Dividends declared and paid per share increased for the three- and six-month periods ended June 30, 2025, compared to the same periods in 2024, with the payout at $0.285 per share. This continues the company’s practice of annual dividend increases since its public listing. The current dividend represents approximately 65% of FFO and AFFO, suggesting good cash coverage of distributions. No extraordinary or special dividend payments occurred during the quarter.
Looking Ahead: Guidance and Investor Focus
Management reaffirmed its full-year guidance, projecting FFO and AFFO per diluted share (non-GAAP) in the range of $1.74 to $1.77. Planned investment activity is set at $100 million to $130 million, with $50 million to $70 million of asset dispositions also in the forecast.
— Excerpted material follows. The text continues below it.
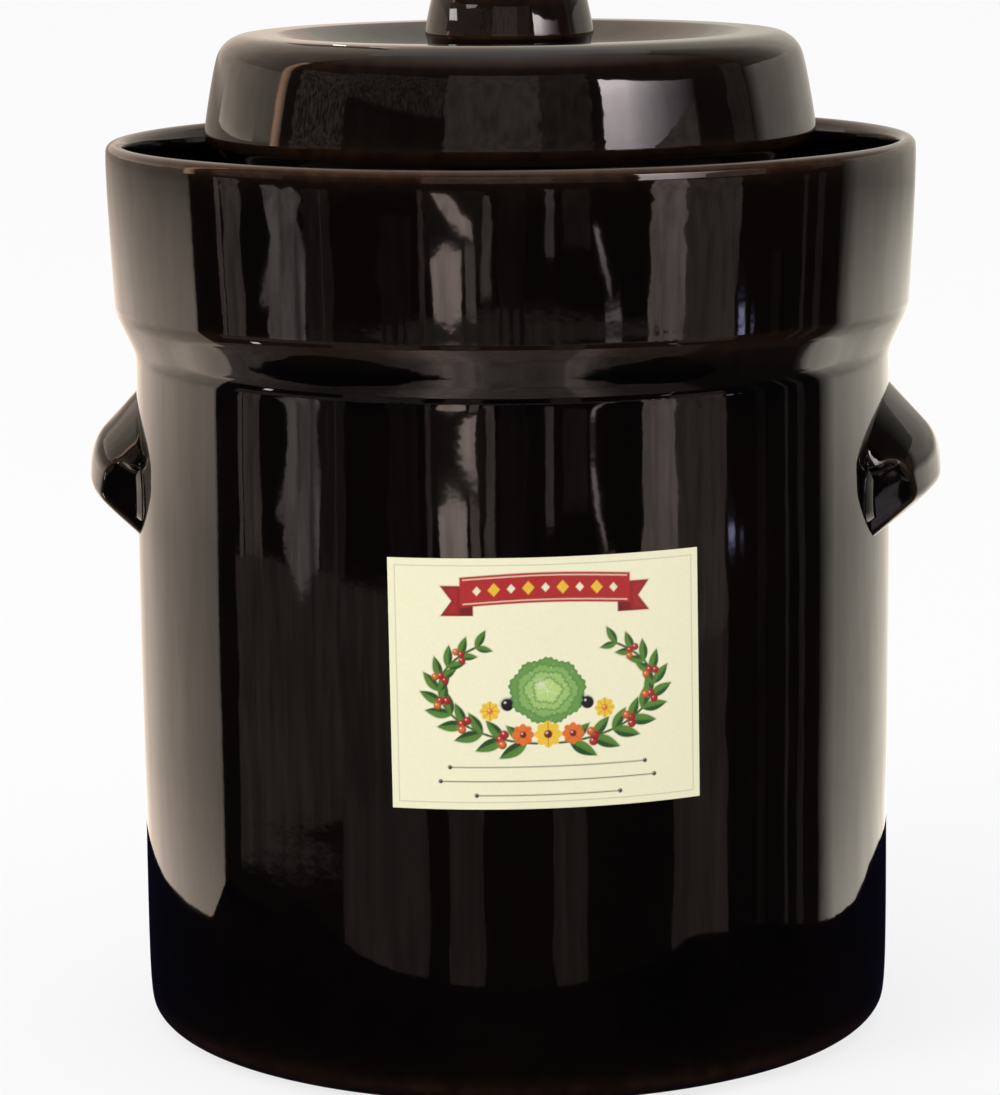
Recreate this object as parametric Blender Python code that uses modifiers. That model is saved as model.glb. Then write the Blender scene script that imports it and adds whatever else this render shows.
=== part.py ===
# Fermentation crock with a water-sealed lid: a glazed stoneware pot whose neck stands in a
# water trough, a lid whose skirt dips into that trough, two luted ear handles, a knob,
# a paper label and two half-round weighting stones lying on the floor inside.
# Units are metres. +Z is up, -Y is the front, and the handles are on +X and -X.
# The origin is the centre of the foot, on the surface that the crock stands on.

import math

import bmesh
import bpy
from mathutils import Matrix, Vector

# Clearance between pieces that touch
SEAT_GAP = 0.0003

# Crock: heights
RIM_HEIGHT = 0.2900
COLLAR_HEIGHT = 0.0543
SHOULDER_HEIGHT = 0.0137
BELLY_HEIGHT = 0.1300
TROUGH_DEPTH = 0.0470
NECK_RISE = 0.0020
FLOOR_THICKNESS = 0.0105

# Crock: radii and walls
COLLAR_RIM_R = 0.1309
COLLAR_FOOT_R = 0.12905
BODY_TOP_R = 0.1226
BODY_BELLY_R = 0.1231
BODY_BASE_R = 0.1219
NECK_INNER_R = 0.0755
BODY_WALL = 0.0088
COLLAR_RIM_WALL = 0.0056
COLLAR_FOOT_WALL = 0.0062
TROUGH_WALL = 0.0090
NECK_WALL = 0.0075
WEB_RISE = 0.0030

# Crock: foot
FOOT_ROUND_IN = 0.0122
FOOT_ROUND_UP = 0.0094
FOOT_RING_WIDTH = 0.0090
FOOT_RECESS = 0.0025
FOOT_BEVEL = 0.0010

# Crock: rounding of the corners
RIM_ROUND = 0.0027
NECK_ROUND = 0.0032
SHOULDER_ROUND = 0.0140
BELLY_ROUND = 7.5
TROUGH_ROUND = 0.0070
INNER_FLOOR_ROUND = 0.0100
INNER_SHOULDER_ROUND = 0.0160

# Lid
LID_CLEARANCE = 0.0034
SKIRT_WALL = 0.0052
BEAD_OVERHANG = 0.0077
BEAD_ABOVE_RIM = 0.0008
BEAD_UNDERCUT = 0.0078
CROWN_HEIGHT = 0.0332
CROWN_SET_IN = 0.0060
RIDGE_WIDTH = 0.0180
DISH_DEPTH = 0.0078
DISH_SLOPE_WIDTH = 0.0190
LID_WALL = 0.0070
LID_TOP_WALL = 0.0075
BEAD_ROUND = 0.0060
CROWN_ROUND = 0.0105
RIDGE_ROUND = 0.0040
DISH_ROUND = 0.0300
SKIRT_ROUND = 0.0018
GAS_NOTCH_R = 0.0070

# Lid knob
KNOB_HEIGHT = 0.0235
KNOB_WIDEST_R = 0.0274
KNOB_BASE_R = 0.0250
KNOB_EDGE_R = 0.0245
KNOB_CHAMFER = 0.0070
KNOB_CROWN = 0.0028
KNOB_EDGE_ROUND = 0.0030
KNOB_WIDEST_ROUND = 0.0040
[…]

Guidance assumes stability in portfolio cash flows, with potential upside if the company is able to sell two currently vacant properties (not yet reflected in guidance).
Investors should closely watch several key areas in coming quarters. These include the ongoing reduction in tenant concentration risks, progress in shifting the portfolio toward stronger lease terms and tenant quality, and the execution of planned property dispositions and new loan activity. Elevated leverage and interest costs bear monitoring until asset sales and loan repayments potentially lower debt levels. The company’s policy of regular dividend increases appears intact.
Revenue and net income presented using U.S. generally accepted accounting principles (GAAP) unless otherwise noted.